# Written task
Give again, word for word, each line from the top of the listing through the line that holds "ACROSS_GRAIN = FACE_NORMAL.cross(GRAIN).normalized()".

# Source excerpt
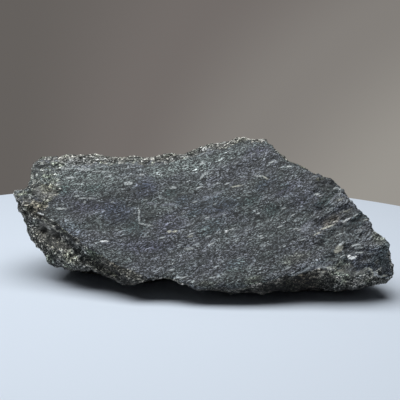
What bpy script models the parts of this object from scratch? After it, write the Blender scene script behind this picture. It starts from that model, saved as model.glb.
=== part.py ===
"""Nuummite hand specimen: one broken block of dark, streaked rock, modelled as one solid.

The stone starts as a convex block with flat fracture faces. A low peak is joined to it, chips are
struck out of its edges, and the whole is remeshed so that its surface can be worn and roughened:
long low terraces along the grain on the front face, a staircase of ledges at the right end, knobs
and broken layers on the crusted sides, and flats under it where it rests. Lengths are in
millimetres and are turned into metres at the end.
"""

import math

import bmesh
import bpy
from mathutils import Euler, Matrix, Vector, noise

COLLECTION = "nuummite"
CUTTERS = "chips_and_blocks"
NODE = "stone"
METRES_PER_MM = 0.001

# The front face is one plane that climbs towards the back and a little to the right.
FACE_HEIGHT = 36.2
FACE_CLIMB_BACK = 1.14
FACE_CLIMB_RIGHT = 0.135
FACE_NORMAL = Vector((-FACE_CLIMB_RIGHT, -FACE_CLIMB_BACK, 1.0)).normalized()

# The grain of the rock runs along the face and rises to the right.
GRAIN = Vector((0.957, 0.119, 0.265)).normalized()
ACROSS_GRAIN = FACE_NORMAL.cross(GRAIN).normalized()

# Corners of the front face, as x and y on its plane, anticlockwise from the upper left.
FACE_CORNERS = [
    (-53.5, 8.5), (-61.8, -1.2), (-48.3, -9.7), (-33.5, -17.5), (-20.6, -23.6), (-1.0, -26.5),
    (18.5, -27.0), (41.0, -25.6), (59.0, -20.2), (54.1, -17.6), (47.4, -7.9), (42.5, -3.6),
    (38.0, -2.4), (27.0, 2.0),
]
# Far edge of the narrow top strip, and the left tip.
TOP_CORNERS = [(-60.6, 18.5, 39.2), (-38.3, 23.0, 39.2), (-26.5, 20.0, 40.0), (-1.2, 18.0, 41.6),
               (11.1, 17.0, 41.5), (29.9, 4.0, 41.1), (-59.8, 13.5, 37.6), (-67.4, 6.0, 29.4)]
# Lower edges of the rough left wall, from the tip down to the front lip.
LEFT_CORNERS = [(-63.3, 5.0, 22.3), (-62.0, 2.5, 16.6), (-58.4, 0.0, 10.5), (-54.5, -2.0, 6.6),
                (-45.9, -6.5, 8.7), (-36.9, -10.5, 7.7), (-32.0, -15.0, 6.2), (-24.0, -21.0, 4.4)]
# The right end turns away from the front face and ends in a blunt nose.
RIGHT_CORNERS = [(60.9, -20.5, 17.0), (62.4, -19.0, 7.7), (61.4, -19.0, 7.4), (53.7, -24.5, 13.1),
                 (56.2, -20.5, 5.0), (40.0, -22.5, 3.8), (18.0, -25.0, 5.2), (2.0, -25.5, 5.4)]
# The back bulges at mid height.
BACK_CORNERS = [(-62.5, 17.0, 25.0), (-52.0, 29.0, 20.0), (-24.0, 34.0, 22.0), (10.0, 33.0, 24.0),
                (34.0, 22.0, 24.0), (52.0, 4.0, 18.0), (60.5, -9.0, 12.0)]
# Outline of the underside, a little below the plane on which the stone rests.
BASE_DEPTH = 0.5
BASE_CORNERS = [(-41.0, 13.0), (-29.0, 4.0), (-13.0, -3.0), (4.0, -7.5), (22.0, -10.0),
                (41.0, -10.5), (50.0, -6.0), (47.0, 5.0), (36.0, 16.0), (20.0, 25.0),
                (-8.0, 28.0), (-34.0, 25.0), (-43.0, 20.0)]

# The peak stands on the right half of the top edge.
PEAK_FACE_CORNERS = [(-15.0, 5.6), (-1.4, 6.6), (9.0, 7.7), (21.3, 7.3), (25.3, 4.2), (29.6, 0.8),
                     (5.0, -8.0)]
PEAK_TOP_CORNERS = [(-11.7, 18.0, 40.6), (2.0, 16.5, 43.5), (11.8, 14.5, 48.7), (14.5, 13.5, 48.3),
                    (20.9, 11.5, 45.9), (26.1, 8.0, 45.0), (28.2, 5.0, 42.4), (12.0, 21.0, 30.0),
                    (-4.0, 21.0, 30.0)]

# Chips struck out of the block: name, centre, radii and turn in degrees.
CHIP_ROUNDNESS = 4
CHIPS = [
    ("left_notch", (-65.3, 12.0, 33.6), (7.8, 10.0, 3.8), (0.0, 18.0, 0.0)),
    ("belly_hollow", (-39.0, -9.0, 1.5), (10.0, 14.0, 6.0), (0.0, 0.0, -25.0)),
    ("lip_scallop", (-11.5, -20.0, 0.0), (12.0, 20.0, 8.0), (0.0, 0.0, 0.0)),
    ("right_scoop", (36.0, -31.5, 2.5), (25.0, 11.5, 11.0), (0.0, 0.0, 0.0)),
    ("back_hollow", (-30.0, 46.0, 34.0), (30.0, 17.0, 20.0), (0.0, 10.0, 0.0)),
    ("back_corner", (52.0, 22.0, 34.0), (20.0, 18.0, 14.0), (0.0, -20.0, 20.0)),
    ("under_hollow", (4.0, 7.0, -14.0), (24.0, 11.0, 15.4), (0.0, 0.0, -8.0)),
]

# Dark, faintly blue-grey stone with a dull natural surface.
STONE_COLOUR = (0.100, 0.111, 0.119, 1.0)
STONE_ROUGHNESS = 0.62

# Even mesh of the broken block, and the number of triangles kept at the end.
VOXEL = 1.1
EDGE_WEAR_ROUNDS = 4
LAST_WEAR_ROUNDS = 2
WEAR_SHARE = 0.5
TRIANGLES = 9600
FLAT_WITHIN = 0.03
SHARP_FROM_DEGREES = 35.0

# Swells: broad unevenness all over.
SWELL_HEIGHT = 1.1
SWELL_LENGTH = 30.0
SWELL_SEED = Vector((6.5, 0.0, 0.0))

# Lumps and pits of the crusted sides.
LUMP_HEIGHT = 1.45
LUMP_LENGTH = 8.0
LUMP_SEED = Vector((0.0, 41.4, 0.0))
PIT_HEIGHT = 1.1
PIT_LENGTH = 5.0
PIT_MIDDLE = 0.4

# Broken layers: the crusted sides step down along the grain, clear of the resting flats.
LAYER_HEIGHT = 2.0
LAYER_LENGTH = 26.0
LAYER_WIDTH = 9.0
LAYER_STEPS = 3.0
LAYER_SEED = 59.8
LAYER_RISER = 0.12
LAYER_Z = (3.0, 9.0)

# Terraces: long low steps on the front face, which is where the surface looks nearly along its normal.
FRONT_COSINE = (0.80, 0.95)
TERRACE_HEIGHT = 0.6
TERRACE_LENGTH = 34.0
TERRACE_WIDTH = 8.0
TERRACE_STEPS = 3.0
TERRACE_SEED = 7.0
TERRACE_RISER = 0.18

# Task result
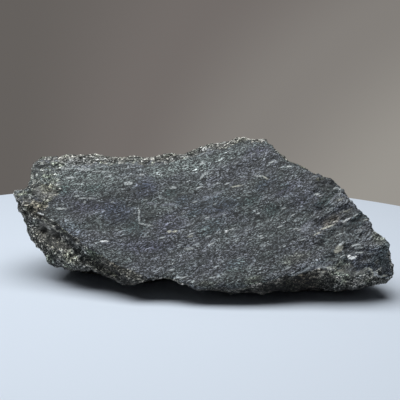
What bpy script models the parts of this object from scratch? After it, write the Blender scene script behind this picture. It starts from that model, saved as model.glb.
=== part.py ===
"""Nuummite hand specimen: one broken block of dark, streaked rock, modelled as one solid.

The stone starts as a convex block with flat fracture faces. A low peak is joined to it, chips are
struck out of its edges, and the whole is remeshed so that its surface can be worn and roughened:
long low terraces along the grain on the front face, a staircase of ledges at the right end, knobs
and broken layers on the crusted sides, and flats under it where it rests. Lengths are in
millimetres and are turned into metres at the end.
"""

import math

import bmesh
import bpy
from mathutils import Euler, Matrix, Vector, noise

COLLECTION = "nuummite"
CUTTERS = "chips_and_blocks"
NODE = "stone"
METRES_PER_MM = 0.001

# The front face is one plane that climbs towards the back and a little to the right.
FACE_HEIGHT = 36.2
FACE_CLIMB_BACK = 1.14
FACE_CLIMB_RIGHT = 0.135
FACE_NORMAL = Vector((-FACE_CLIMB_RIGHT, -FACE_CLIMB_BACK, 1.0)).normalized()

# The grain of the rock runs along the face and rises to the right.
GRAIN = Vector((0.957, 0.119, 0.265)).normalized()
ACROSS_GRAIN = FACE_NORMAL.cross(GRAIN).normalized()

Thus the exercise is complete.